Scalable and Communication-Efficient Varying Coefficient Mixed Effect Models: Methodology, Theory, and Applications

Human migration exhibits complex spatiotemporal dependence driven by environmental and socioeconomic forces. Modeling such patterns at scale-often across multiple administrative or institutional boundaries-requires statistically efficient methods that remain robust under limited communication, i.e., when transmitting raw data or large design matrices across distributed nodes is costly or restricted. This paper develops a communication-efficient inference framework for Varying Coefficient Mixed Models (VCMMs) that accommodates many input variables in the mean structure and rich correlation induced by numerous random effects in hierarchical migration data.

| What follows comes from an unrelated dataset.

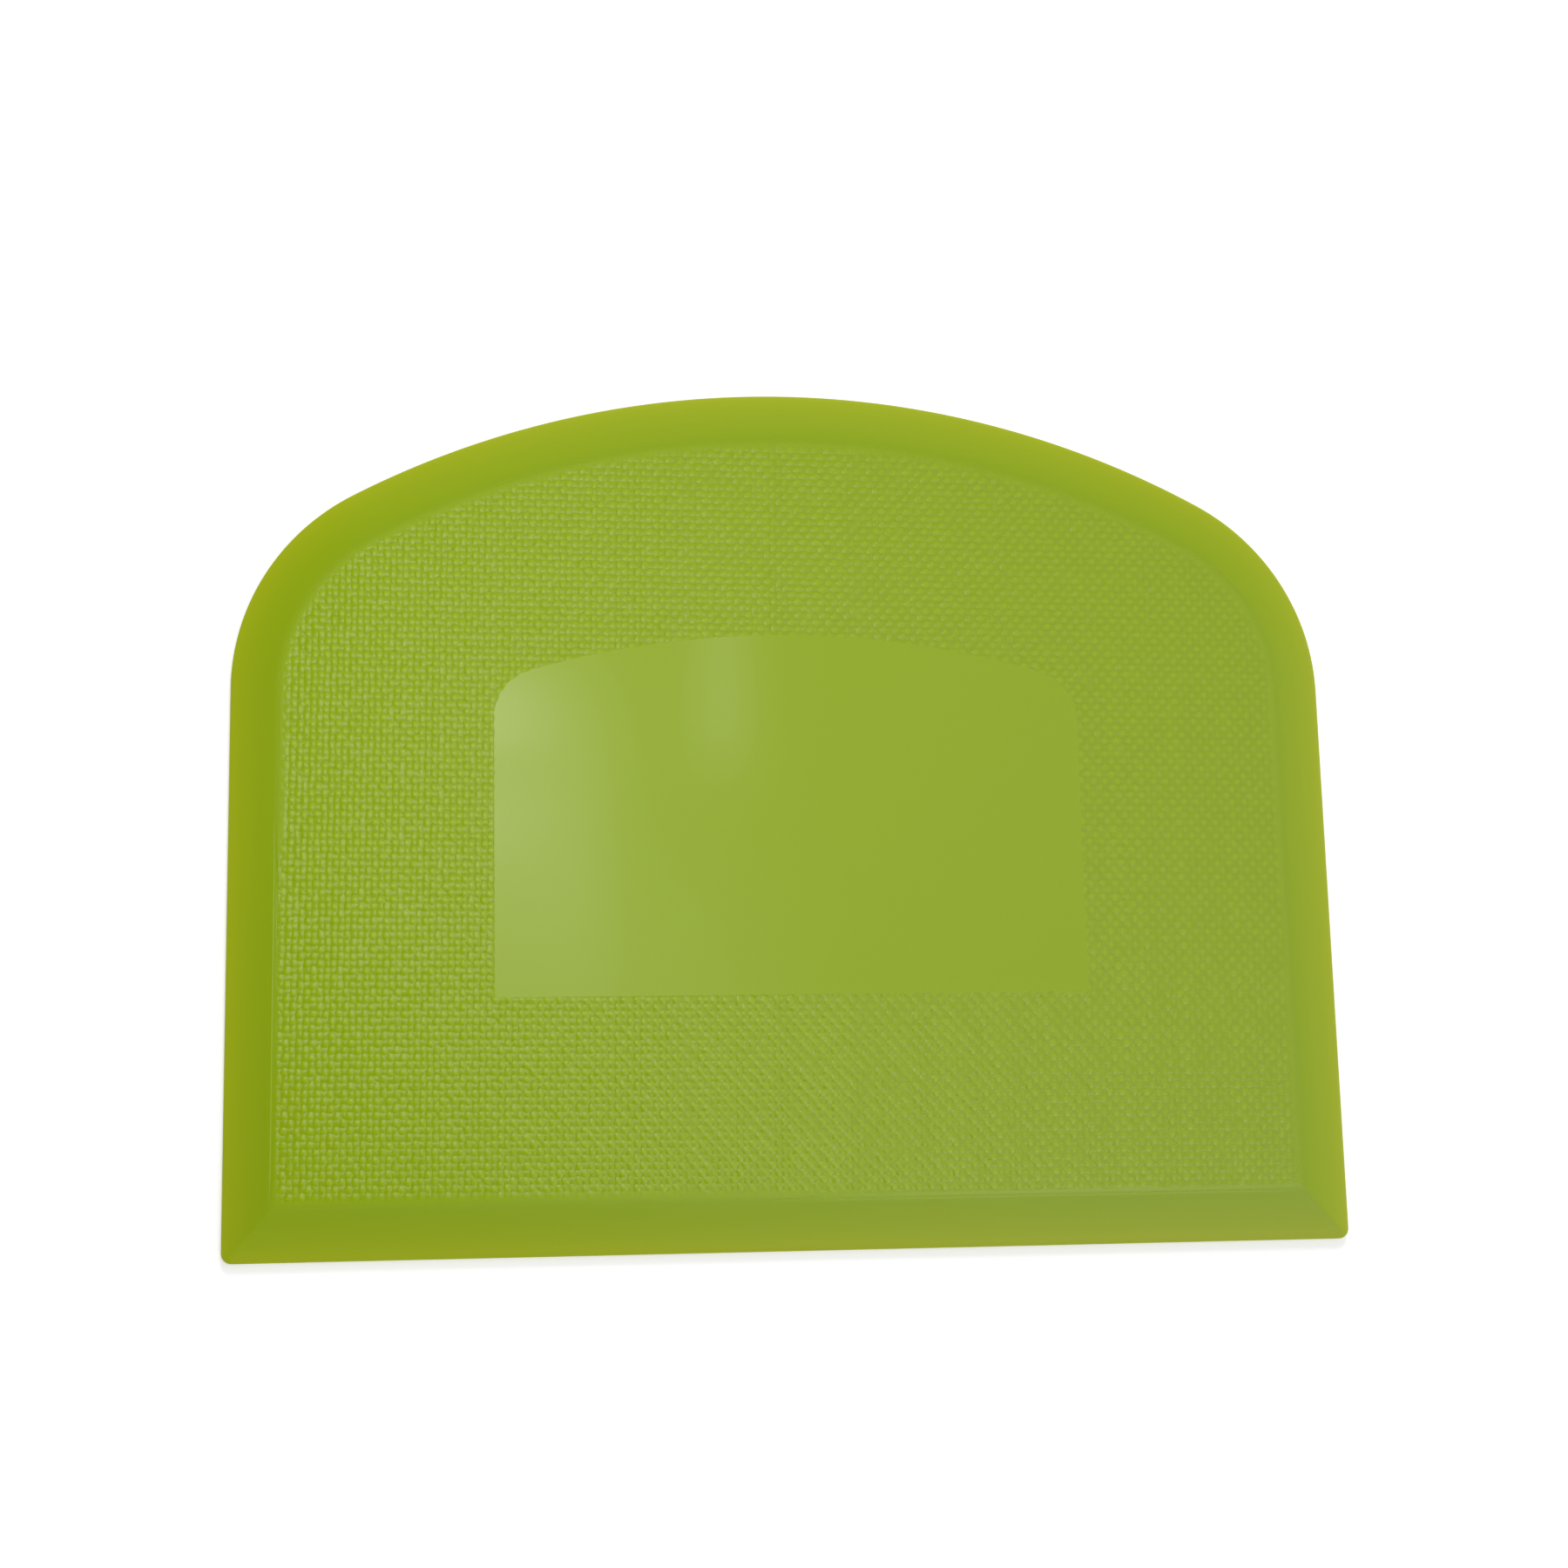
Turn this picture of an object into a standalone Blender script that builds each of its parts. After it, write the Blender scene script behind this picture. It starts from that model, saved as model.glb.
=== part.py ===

We show that a penalized spline estimator admit a Bayesian hierarchical representation, which in turn yields sufficient statistics that preserve the full likelihood contribution of each node when communication is unconstrained; aggregating these summaries reproduces the centralized estimator exactly. Under communication constraints, the same summaries define a surrogate likelihood enabling one-step estimation with first-order statistical efficiency. The framework also incorporates an SVD-enhanced implementation to ensure numerical stability and scalability, extending applicability to settings with many random effects, with or without communication limits. Statistical and theoretical guarantees are provided. Extensive simulations confirm the accuracy and robustness of the method. An application to U.S. migration flow data demonstrates its ability to efficiently and precisely uncover dynamic spatial patterns.